== Supplied material ==
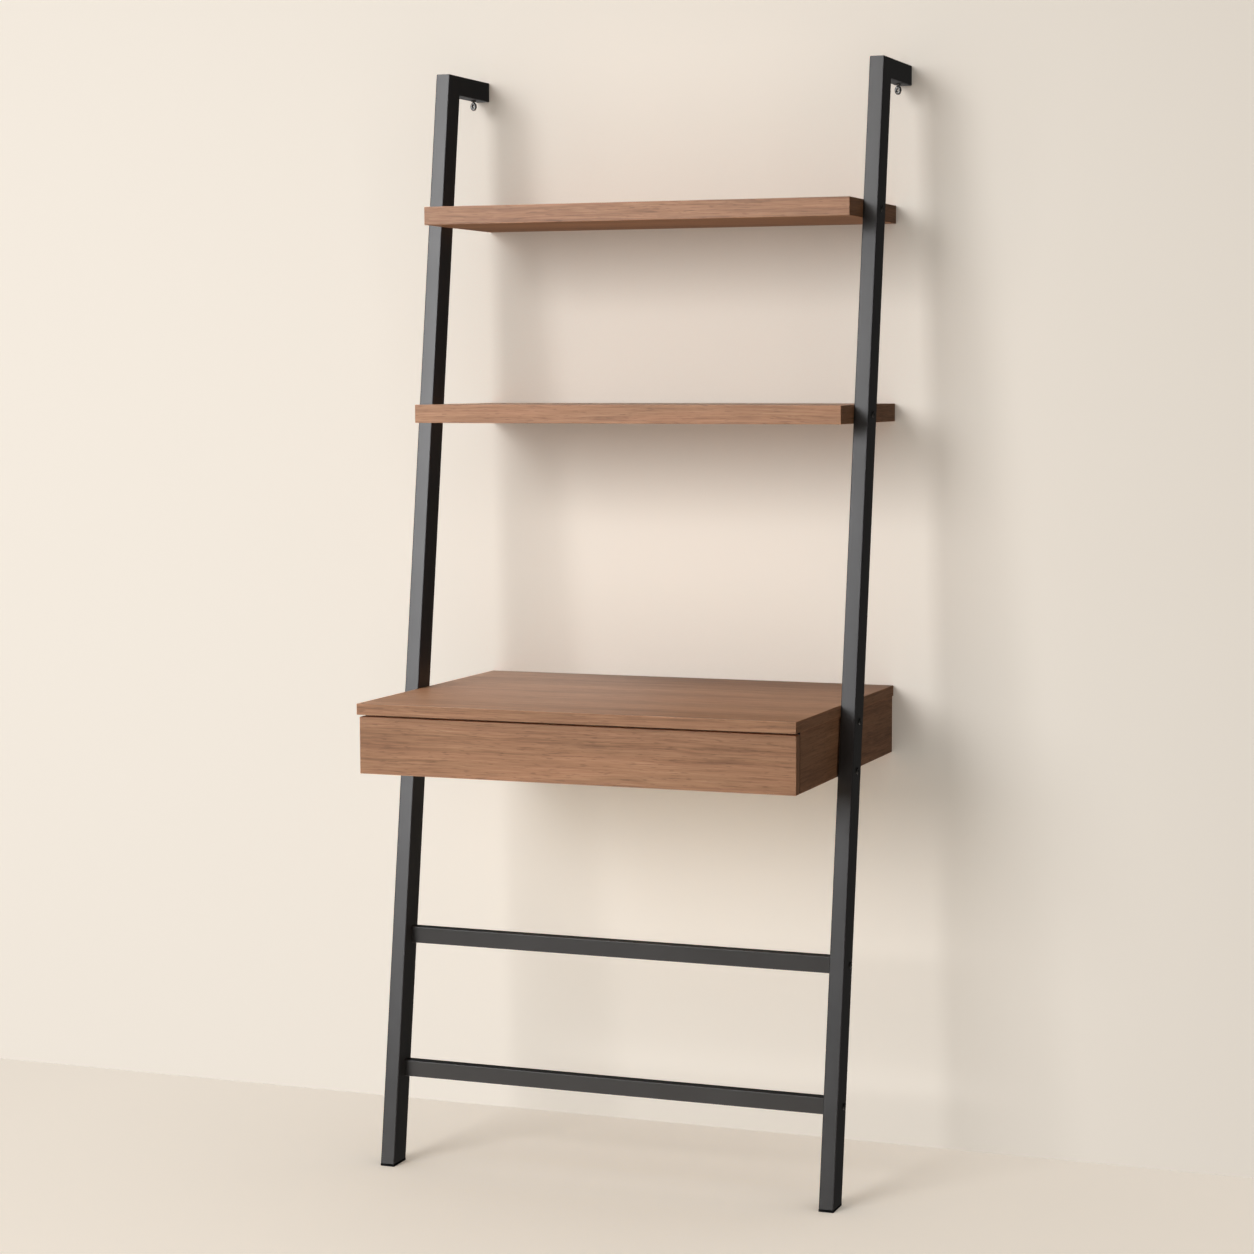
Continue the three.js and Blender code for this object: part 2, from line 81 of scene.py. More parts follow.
LEAN = radians(8.13)
TUBE_WIDTH = 25 * MM
TUBE_DEPTH = 46 * MM
TUBE_WALL = 1.5 * MM
TUBE_CORNER = 2.0 * MM  # outer corner radius
TUBE_INNER_CORNER = TUBE_CORNER / 4
RETURN_HEIGHT = 33 * MM
PIN_RADIUS = 3 * MM
PIN_LENGTH = 8 * MM
PIN_OFFSET = 13 * MM  # behind the bolt of the same shelf

BOLT_SHANK = 3 * MM  # radius
BOLT_HEAD = 5.5 * MM  # radius
BOLT_RISE = 2.6 * MM
BOLT_CHAMFER = 0.25 * MM
BOLT_TIP = 0.8 * MM
BOLT_SOCKET = 2.0 * MM  # circumradius of the hexagon
BOLT_SOCKET_DEPTH = 1.7 * MM

EYE_SHANK = 2 * MM  # radius
EYE_TIP = 0.5 * MM
EYE_COLLAR = 4.5 * MM  # radius
EYE_COLLAR_HEIGHT = 2 * MM
EYE_COLLAR_EASE = 0.4 * MM
BRACKET_CLEARANCE = 0.6 * MM  # below the wall bracket, inside the return
EYE_WIRE = 2.5 * MM  # radius
EYE_LOOP = (3.3 * MM, 5.1 * MM)  # half axes of the centre line, across and up

SLIDE_GAUGE = 1.2 * MM
SLIDE_BEND = 2.0 * MM  # outer radius of a bend
SLIDE_SLOT = (22 * MM, 5 * MM)  # length and height
SLIDE_HOLE = 6 * MM
SLOTS_AT = {  # shares of a member's length, as for the holes and the screws
    "case": (0.2, 0.42, 0.66),
    "middle": (0.12, 0.5, 0.88),
    "drawer": (0.17, 0.45, 0.72),
}
HOLES_AT = {"case": (0.3, 0.54, 0.8), "middle": (0.3, 0.7), "drawer": (0.28, 0.58, 0.84)}
SCREWS_AT = {"case": (0.06, 0.48, 0.93), "middle": (), "drawer": (0.05, 0.52, 0.94)}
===
The problem: Extract the listing in its entirety, matching it exactly.

Complete answer:
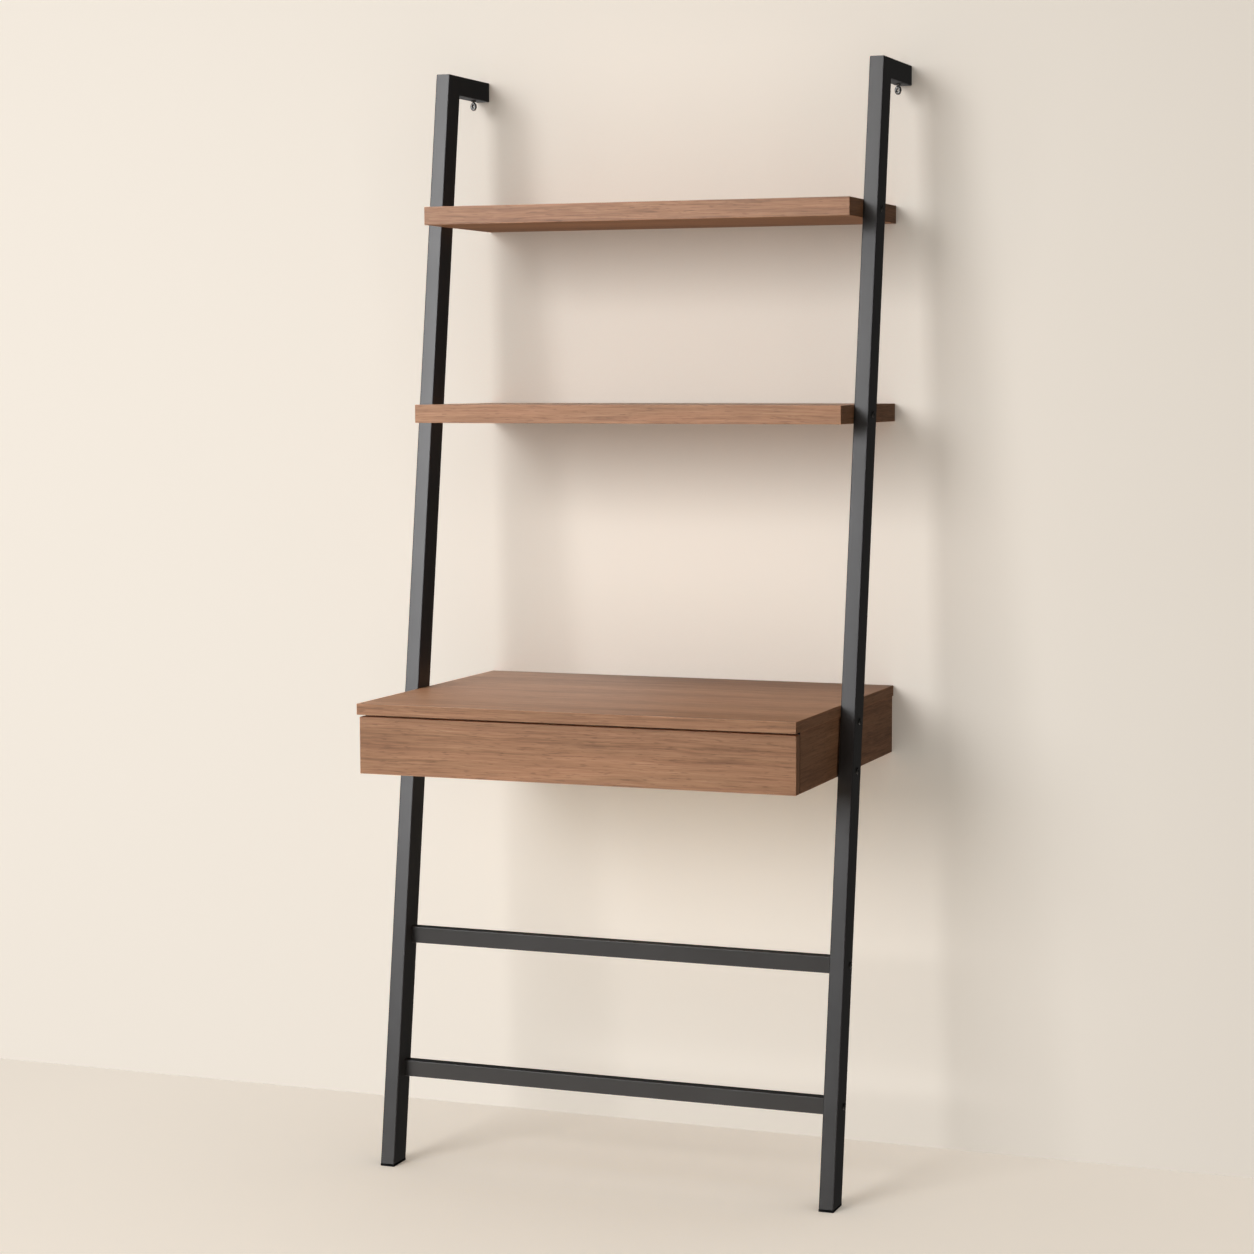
Continue the three.js and Blender code for this object: part 2, from line 81 of scene.py. More parts follow.
LEAN = radians(8.13)
TUBE_WIDTH = 25 * MM
TUBE_DEPTH = 46 * MM
TUBE_WALL = 1.5 * MM
TUBE_CORNER = 2.0 * MM  # outer corner radius
TUBE_INNER_CORNER = TUBE_CORNER / 4
RETURN_HEIGHT = 33 * MM
PIN_RADIUS = 3 * MM
PIN_LENGTH = 8 * MM
PIN_OFFSET = 13 * MM  # behind the bolt of the same shelf

BOLT_SHANK = 3 * MM  # radius
BOLT_HEAD = 5.5 * MM  # radius
BOLT_RISE = 2.6 * MM
BOLT_CHAMFER = 0.25 * MM
BOLT_TIP = 0.8 * MM
BOLT_SOCKET = 2.0 * MM  # circumradius of the hexagon
BOLT_SOCKET_DEPTH = 1.7 * MM

EYE_SHANK = 2 * MM  # radius
EYE_TIP = 0.5 * MM
EYE_COLLAR = 4.5 * MM  # radius
EYE_COLLAR_HEIGHT = 2 * MM
EYE_COLLAR_EASE = 0.4 * MM
BRACKET_CLEARANCE = 0.6 * MM  # below the wall bracket, inside the return
EYE_WIRE = 2.5 * MM  # radius
EYE_LOOP = (3.3 * MM, 5.1 * MM)  # half axes of the centre line, across and up

SLIDE_GAUGE = 1.2 * MM
SLIDE_BEND = 2.0 * MM  # outer radius of a bend
SLIDE_SLOT = (22 * MM, 5 * MM)  # length and height
SLIDE_HOLE = 6 * MM
SLOTS_AT = {  # shares of a member's length, as for the holes and the screws
    "case": (0.2, 0.42, 0.66),
    "middle": (0.12, 0.5, 0.88),
    "drawer": (0.17, 0.45, 0.72),
}
HOLES_AT = {"case": (0.3, 0.54, 0.8), "middle": (0.3, 0.7), "drawer": (0.28, 0.58, 0.84)}
SCREWS_AT = {"case": (0.06, 0.48, 0.93), "middle": (), "drawer": (0.05, 0.52, 0.94)}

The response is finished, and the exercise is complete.